Labour MP Paul Flynn, who unearthed the figures using a written parliamentary question, described the outlay as “sinful” and “profligate” and said the so-called “black spider” letters – named because of the Prince’s handwriting – should be published.

Mr Grieve has attempted to block the release of the 
letters, claiming they undermine the principle of the heir to 
the throne being politically neutral.

Mr Flynn, who represents Newport West, told the Press Association: “This is a sinful waste of public money in a denial-of-information move.

“If there is information in these letters that suggests that Prince Charles will not make a good monarch his future subjects should know about it.

“I believe in the end the letters will be published but public money should not be scandalously wasted in this profligate way.”

Mr Grieve said if the Government is successful in blocking publication it will seek to recover all its legal costs from the Guardian newspaper.
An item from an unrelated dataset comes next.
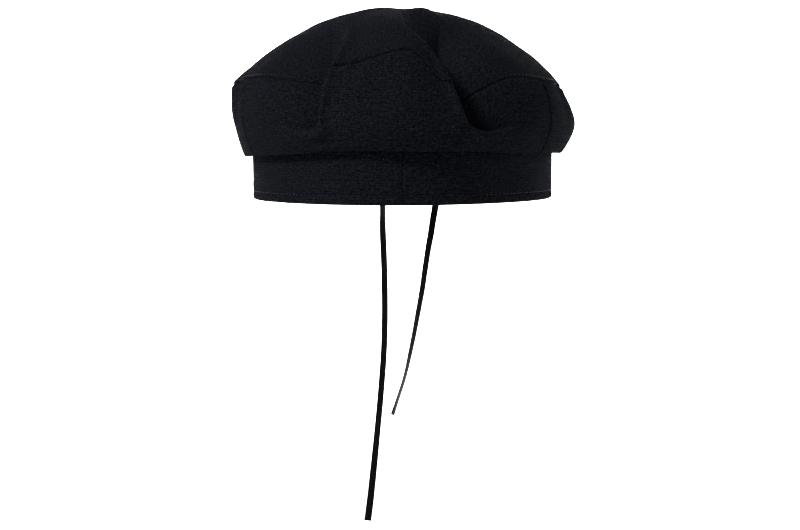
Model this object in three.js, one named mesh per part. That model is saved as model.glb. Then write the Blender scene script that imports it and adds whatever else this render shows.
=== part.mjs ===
import * as THREE from "three";

// Soft sailor cap: a round top panel sewn to a puffed side ring, set onto a plain head band,
// with two narrow ribbons that hang at the back. Millimetres, +Z up, front towards -Y.
// The origin is the middle of the head opening, level with the lower edge of the band.
// Directions round the cap are degrees from the front, positive towards +X.

const bandHalfWidth = 89;
const bandHalfLength = 102;
const bandHeight = 30.5;
const bandThick = 2.5;
const clothThick = 1.4;
const crownPeak = new THREE.Vector3(16, 0, 112.2);
const pieceGap = 0.4;
const seamGap = 0.9;
const ribbonWidth = 4.8;

// The crown's turned-in lower edge, beside the band and above it.
const joinEdge = { out: -1.2, up: 0.9 };
const joinUnder = { out: 2.0, up: 0.4 };

// Heights up a section of the crown, from the sewn join on the band to the middle of the top.
const level = {
  join: 0, under: 1, roll: 2, low: 3, mid: 4, seam: 5, edge: 6, flank: 7, shoulder: 8, middle: 9,
};
const rowsPerSpan = [1, 2, 2, 3, 3, 3, 3, 3, 2];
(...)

Guardian journalist Rob Evans has been trying to make the letters public under the Freedom of Information Act and in September 2012 the High Court ruled in his favour.

Government departments did not intervene at the time but Mr Grieve overruled the decision a month later.

But earlier this month, the Court of Appeal ruled that Mr Grieve had “no good reason” for overriding the High Court’s decision and said his veto was incompatible with EU law.

Mr Grieve then claimed that releasing the letters would undermine the principle of the heir to the throne being politically neutral and was granted permission to appeal against the latest ruling to the Supreme Court.